§ **What you should do**: Repeat the material below exactly, line for line.

<<<<

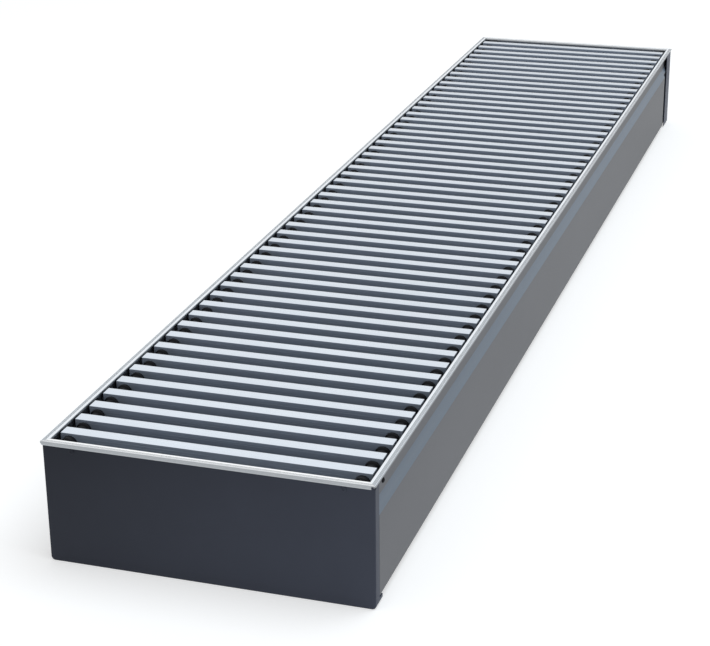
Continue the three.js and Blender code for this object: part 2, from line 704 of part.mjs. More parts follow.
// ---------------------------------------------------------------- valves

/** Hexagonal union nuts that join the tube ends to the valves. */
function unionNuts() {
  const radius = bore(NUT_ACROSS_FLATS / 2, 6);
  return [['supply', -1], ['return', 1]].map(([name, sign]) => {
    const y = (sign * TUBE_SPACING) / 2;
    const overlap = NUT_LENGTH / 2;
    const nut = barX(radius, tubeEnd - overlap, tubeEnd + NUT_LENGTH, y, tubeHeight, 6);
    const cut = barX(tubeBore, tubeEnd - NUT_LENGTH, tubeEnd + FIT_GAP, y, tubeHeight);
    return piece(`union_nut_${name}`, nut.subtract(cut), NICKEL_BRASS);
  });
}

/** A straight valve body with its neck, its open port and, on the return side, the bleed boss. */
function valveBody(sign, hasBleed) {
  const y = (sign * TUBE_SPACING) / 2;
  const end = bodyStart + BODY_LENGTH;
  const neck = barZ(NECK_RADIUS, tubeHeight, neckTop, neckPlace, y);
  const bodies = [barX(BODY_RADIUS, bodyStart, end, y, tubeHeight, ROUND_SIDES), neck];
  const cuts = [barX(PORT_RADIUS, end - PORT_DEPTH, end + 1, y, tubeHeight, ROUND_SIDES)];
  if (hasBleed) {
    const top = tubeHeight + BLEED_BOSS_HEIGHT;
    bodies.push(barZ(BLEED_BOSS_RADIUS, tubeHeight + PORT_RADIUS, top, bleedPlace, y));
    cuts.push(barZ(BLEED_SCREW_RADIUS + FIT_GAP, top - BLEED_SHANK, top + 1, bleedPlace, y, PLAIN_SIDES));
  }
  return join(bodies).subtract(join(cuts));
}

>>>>

§ **Problem solution**:
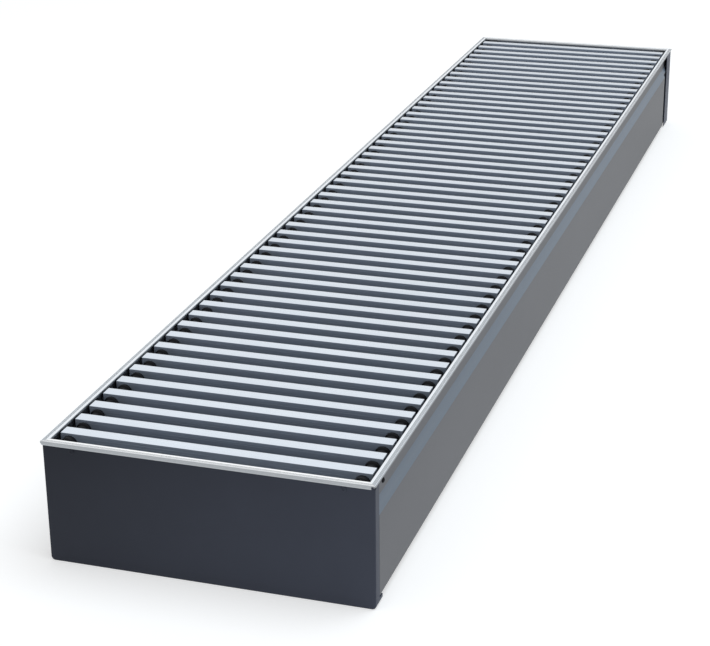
Continue the three.js and Blender code for this object: part 2, from line 704 of part.mjs. More parts follow.
// ---------------------------------------------------------------- valves

/** Hexagonal union nuts that join the tube ends to the valves. */
function unionNuts() {
  const radius = bore(NUT_ACROSS_FLATS / 2, 6);
  return [['supply', -1], ['return', 1]].map(([name, sign]) => {
    const y = (sign * TUBE_SPACING) / 2;
    const overlap = NUT_LENGTH / 2;
    const nut = barX(radius, tubeEnd - overlap, tubeEnd + NUT_LENGTH, y, tubeHeight, 6);
    const cut = barX(tubeBore, tubeEnd - NUT_LENGTH, tubeEnd + FIT_GAP, y, tubeHeight);
    return piece(`union_nut_${name}`, nut.subtract(cut), NICKEL_BRASS);
  });
}

/** A straight valve body with its neck, its open port and, on the return side, the bleed boss. */
function valveBody(sign, hasBleed) {
  const y = (sign * TUBE_SPACING) / 2;
  const end = bodyStart + BODY_LENGTH;
  const neck = barZ(NECK_RADIUS, tubeHeight, neckTop, neckPlace, y);
  const bodies = [barX(BODY_RADIUS, bodyStart, end, y, tubeHeight, ROUND_SIDES), neck];
  const cuts = [barX(PORT_RADIUS, end - PORT_DEPTH, end + 1, y, tubeHeight, ROUND_SIDES)];
  if (hasBleed) {
    const top = tubeHeight + BLEED_BOSS_HEIGHT;
    bodies.push(barZ(BLEED_BOSS_RADIUS, tubeHeight + PORT_RADIUS, top, bleedPlace, y));
    cuts.push(barZ(BLEED_SCREW_RADIUS + FIT_GAP, top - BLEED_SHANK, top + 1, bleedPlace, y, PLAIN_SIDES));
  }
  return join(bodies).subtract(join(cuts));
}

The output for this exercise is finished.